We know now that Boxhall mucked up his navigation calculations when calculating the CQD position of Titanic.

We also know now that Captain Rostron mucked up his navigation to the CQD position wrong and his speed.

It is also possible/probable that Captain Lord also made mistakes in his navigation? I know this is considered as 'heresy' by some, but it is merely a logical extrapolation or example of the possibilities knowing that Boxhall and Captain Rostron got their navigation wrong. There is no evidence that Captain Lord got a fix on his position at daybreak on 15th April compared to Captain Moore on the Mount Temple, and there is a considerable question mark over Stewart's 'Polar Star' sighting at 7.30pm the previous evening on the 14th April.

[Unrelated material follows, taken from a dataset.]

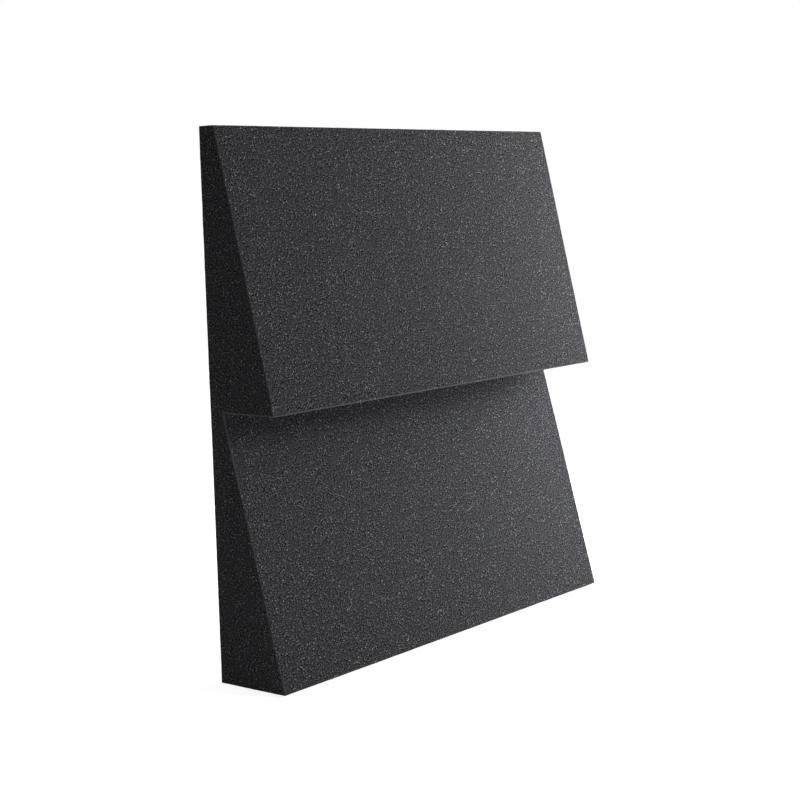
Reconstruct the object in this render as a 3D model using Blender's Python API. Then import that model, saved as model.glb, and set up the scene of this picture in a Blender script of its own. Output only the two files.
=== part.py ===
"""Ridged acoustic foam panel with self-adhesive tape pads on its back.

The panel is one contour-cut block of open-cell foam. Two saw teeth run across its whole width, and each
swells towards the bottom and ends in a sharp ridge. Five square pads of double-sided foam tape on the
flat back hold it to a wall. Each pad is still covered by its release liner, which peels upwards from the
finger tab at its lower edge and turns about the pad's upper edge.

Metres. X is the width, the teeth face -Y, Z is up, and the wall is the plane Y = 0. The origin is the
centre of the panel in the wall plane.
"""

import math

import bmesh
import bpy
from mathutils import Vector

# Foam block: thicknesses are measured from its flat back
PANEL_WIDTH = 0.305
PANEL_HEIGHT = 0.305
LEDGE_HEIGHT = 0.151
TOP_THICKNESS = 0.011
RIDGE_THICKNESS = 0.0475
VALLEY_THICKNESS = 0.0085
CUT_EDGE_WIDTH = 0.0012
CUT_EDGE_SEGMENTS = 2

# Tape pads
PAD_SIZE = 0.030
PAD_THICKNESS = 0.0010
PAD_CORNER_RADIUS = 0.0020
PAD_TO_PANEL_EDGE = 0.025

# Release liners
LINER_OVERHANG = 0.0005
LINER_THICKNESS = 0.0003
LINER_CORNER_RADIUS = 0.0020
FINGER_TAB_WIDTH = 0.014
FINGER_TAB_LENGTH = 0.007
FINGER_TAB_RADIUS = 0.0040
FINGER_TAB_ROOT_RADIUS = 0.0015

# Shared
TOUCHING_GAP = 0.0003
ARC_STEPS = 5
SHARP_ANGLE = math.radians(50)

# Planes from the wall forwards
LINER_INNER_Y = -LINER_THICKNESS
PAD_OUTER_Y = LINER_INNER_Y - TOUCHING_GAP
PAD_INNER_Y = PAD_OUTER_Y - PAD_THICKNESS
FOAM_BACK_Y = PAD_INNER_Y - TOUCHING_GAP

# Places of the pads, as steps across and up from the centre; left and right are as seen from the front
PAD_PLACES = {
    "top_left": (-1, 1),
    "top_right": (1, 1),
    "bottom_left": (-1, -1),
    "bottom_right": (1, -1),
    "centre": (0, 0),
}
PAD_STEP_X = PANEL_WIDTH / 2 - PAD_TO_PANEL_EDGE - PAD_SIZE / 2
PAD_STEP_Z = PANEL_HEIGHT / 2 - PAD_TO_PANEL_EDGE - PAD_SIZE / 2


def clear_scene():
    """Remove every object that the file holds."""
    for old in list(bpy.data.objects):
        bpy.data.objects.remove(old, do_unlink=True)


def plain_material(name, colour, roughness):
    """A Principled material with one colour."""
    material = bpy.data.materials.new(name)
    material.use_nodes = True
    shader = material.node_tree.nodes["Principled BSDF"]
    shader.inputs["Base Color"].default_value = (*colour, 1.0)
    shader.inputs["Roughness"].default_value = roughness
    shader.inputs["Metallic"].default_value = 0.0
    material.diffuse_color = (*colour, 1.0)
    return material


def add_object(name, shape, material, location=(0.0, 0.0, 0.0)):
    """Turn a bmesh into a named object with outward faces."""
    bmesh.ops.recalc_face_normals(shape, faces=shape.faces)
    mesh = bpy.data.meshes.new(name)
    shape.to_mesh(mesh)
    shape.free()
    mesh.shade_smooth()
    mesh.set_sharp_from_angle(angle=SHARP_ANGLE)
    mesh.materials.append(material)
    piece = bpy.data.objects.new(name, mesh)
    piece.location = location
    bpy.context.scene.collection.objects.link(piece)
    return piece


def extrude_outline(points, offset):
    """A bmesh solid made by moving a closed outline of 3-D points along an offset."""
    shape = bmesh.new()
    face = shape.faces.new([shape.verts.new(point) for point in points])
    moved = bmesh.ops.extrude_face_region(shape, geom=[face])
    top = [item for item in moved["geom"] if isinstance(item, bmesh.types.BMVert)]
    bmesh.ops.translate(shape, verts=top, vec=offset)
    return shape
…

His noon 15th April position by observations meant very little for the earlier positions due to the circuitous and vague movements of the Californian steaming around after 8.30 am on 15th April.

The only relevant evidence (which is off by 2 degrees with Stewart's alleged 'Polar Star sighting at 7.30pm) is the Dead Reckoning position given to the Antillian at 7.30pm on the 14th April in the ice warning message of 3 bergs seen, which differs from the Parisian position if the Parisian saw the same bergs - which it is generally accepted it did. We also have Evans' evidence that the Californian was on the same course as the Parisian, which I think has been overlooked!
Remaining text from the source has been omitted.